▶ OBJECTIVE
Copy, without any alteration, the lines from the one that includes "Keep writing the" up to and including the one that includes "INNER_SEAL_LAP, INNER_SEAL_TOP, LINING_THICK".

^^^^

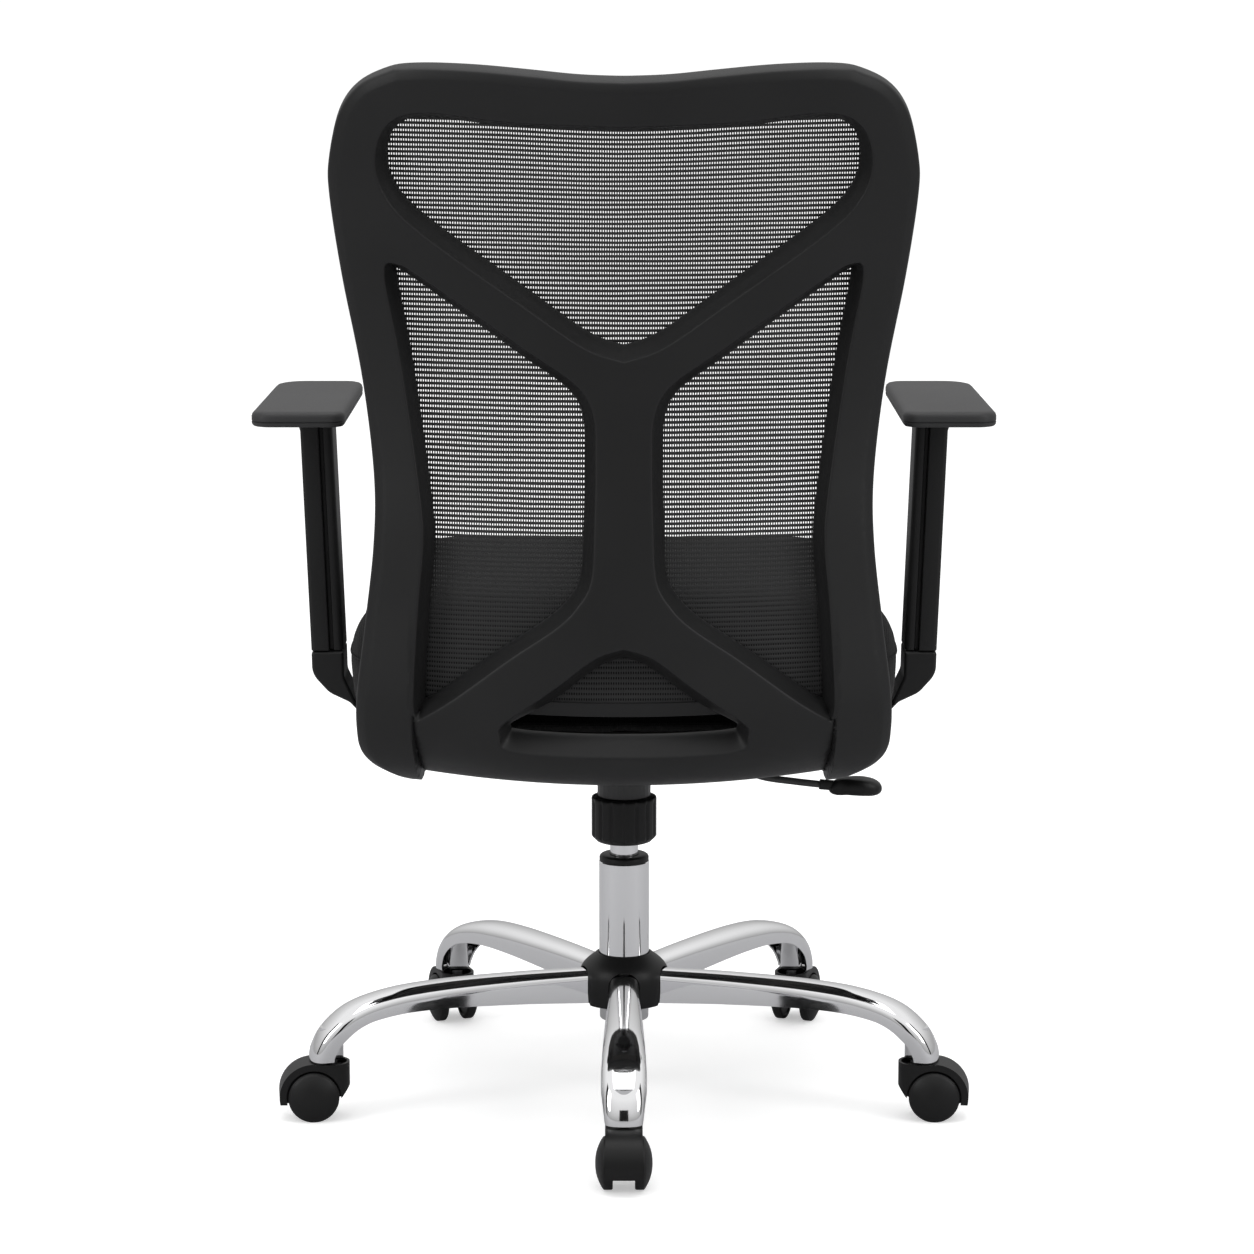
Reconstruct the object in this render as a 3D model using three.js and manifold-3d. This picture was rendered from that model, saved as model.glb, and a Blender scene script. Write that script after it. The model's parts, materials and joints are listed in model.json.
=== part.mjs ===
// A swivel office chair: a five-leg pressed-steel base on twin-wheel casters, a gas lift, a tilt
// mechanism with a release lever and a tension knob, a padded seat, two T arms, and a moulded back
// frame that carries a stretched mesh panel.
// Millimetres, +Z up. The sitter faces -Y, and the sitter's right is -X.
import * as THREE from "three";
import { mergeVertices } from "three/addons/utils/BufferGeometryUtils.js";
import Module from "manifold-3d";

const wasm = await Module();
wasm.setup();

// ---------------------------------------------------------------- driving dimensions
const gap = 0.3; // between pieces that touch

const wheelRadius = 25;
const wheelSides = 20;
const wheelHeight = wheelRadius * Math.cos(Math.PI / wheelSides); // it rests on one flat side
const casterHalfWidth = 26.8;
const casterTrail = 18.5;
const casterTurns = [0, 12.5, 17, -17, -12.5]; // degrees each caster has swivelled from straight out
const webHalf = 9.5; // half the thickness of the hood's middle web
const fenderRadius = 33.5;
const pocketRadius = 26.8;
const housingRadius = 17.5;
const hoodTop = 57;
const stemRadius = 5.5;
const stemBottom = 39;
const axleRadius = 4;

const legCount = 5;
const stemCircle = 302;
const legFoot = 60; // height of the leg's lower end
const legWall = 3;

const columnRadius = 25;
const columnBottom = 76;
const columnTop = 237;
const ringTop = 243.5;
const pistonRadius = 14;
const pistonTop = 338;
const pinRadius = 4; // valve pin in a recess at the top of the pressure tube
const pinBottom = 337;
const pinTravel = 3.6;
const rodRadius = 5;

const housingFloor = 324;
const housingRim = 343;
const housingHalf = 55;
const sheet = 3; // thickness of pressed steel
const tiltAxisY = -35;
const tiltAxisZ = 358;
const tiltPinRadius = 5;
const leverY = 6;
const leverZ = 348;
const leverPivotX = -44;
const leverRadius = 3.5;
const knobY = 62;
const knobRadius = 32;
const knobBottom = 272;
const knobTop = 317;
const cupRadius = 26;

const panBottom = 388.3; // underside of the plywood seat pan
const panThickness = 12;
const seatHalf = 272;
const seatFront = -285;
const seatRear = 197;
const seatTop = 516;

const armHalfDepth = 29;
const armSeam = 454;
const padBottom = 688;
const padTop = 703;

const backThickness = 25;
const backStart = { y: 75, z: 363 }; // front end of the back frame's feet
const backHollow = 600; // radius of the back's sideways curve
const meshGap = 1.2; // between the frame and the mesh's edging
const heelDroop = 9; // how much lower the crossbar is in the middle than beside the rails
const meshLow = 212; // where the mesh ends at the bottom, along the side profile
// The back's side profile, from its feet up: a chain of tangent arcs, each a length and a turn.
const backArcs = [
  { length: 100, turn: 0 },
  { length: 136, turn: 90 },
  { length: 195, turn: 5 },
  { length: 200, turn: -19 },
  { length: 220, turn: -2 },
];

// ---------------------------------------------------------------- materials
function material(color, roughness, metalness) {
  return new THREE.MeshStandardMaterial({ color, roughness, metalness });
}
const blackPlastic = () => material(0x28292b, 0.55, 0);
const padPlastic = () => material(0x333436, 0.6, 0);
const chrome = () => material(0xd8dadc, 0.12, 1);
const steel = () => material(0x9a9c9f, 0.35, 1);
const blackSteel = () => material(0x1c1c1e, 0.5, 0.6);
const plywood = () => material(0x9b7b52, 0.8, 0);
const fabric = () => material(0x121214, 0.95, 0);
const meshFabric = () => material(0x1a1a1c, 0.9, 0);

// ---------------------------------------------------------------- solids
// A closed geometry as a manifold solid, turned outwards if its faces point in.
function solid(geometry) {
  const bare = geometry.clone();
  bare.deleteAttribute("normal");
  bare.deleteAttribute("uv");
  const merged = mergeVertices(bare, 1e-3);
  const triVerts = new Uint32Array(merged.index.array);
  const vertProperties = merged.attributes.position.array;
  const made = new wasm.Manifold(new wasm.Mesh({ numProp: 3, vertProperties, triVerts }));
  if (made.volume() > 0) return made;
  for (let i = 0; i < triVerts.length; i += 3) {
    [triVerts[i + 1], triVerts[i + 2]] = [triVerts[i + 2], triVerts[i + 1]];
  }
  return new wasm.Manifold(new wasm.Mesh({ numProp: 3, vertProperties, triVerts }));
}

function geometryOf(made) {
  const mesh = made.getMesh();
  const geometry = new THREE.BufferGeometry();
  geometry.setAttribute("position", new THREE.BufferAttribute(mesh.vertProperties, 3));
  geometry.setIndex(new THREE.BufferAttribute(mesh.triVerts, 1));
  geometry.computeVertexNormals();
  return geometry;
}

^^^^

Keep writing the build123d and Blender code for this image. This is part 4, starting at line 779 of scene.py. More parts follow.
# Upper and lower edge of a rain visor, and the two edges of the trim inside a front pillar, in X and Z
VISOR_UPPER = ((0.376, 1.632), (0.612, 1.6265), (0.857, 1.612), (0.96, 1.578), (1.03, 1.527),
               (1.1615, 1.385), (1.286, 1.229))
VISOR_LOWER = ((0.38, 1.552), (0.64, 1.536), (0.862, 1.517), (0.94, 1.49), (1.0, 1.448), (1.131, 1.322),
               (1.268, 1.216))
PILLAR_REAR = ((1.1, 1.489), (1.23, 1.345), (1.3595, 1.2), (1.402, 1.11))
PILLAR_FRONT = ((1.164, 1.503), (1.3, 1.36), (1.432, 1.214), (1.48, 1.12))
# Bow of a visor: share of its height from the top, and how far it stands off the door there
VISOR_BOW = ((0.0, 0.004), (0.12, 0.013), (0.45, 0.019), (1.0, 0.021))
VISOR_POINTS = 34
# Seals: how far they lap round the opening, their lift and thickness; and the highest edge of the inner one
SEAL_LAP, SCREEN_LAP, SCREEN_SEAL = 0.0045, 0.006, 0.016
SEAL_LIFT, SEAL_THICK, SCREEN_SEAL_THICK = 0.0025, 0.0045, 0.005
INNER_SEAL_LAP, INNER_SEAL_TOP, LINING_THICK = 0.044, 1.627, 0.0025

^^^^

▶ SOLUTION FOR THIS PROBLEM
Keep writing the build123d and Blender code for this image. This is part 4, starting at line 779 of scene.py. More parts follow.
# Upper and lower edge of a rain visor, and the two edges of the trim inside a front pillar, in X and Z
VISOR_UPPER = ((0.376, 1.632), (0.612, 1.6265), (0.857, 1.612), (0.96, 1.578), (1.03, 1.527),
               (1.1615, 1.385), (1.286, 1.229))
VISOR_LOWER = ((0.38, 1.552), (0.64, 1.536), (0.862, 1.517), (0.94, 1.49), (1.0, 1.448), (1.131, 1.322),
               (1.268, 1.216))
PILLAR_REAR = ((1.1, 1.489), (1.23, 1.345), (1.3595, 1.2), (1.402, 1.11))
PILLAR_FRONT = ((1.164, 1.503), (1.3, 1.36), (1.432, 1.214), (1.48, 1.12))
# Bow of a visor: share of its height from the top, and how far it stands off the door there
VISOR_BOW = ((0.0, 0.004), (0.12, 0.013), (0.45, 0.019), (1.0, 0.021))
VISOR_POINTS = 34
# Seals: how far they lap round the opening, their lift and thickness; and the highest edge of the inner one
SEAL_LAP, SCREEN_LAP, SCREEN_SEAL = 0.0045, 0.006, 0.016
SEAL_LIFT, SEAL_THICK, SCREEN_SEAL_THICK = 0.0025, 0.0045, 0.005
INNER_SEAL_LAP, INNER_SEAL_TOP, LINING_THICK = 0.044, 1.627, 0.0025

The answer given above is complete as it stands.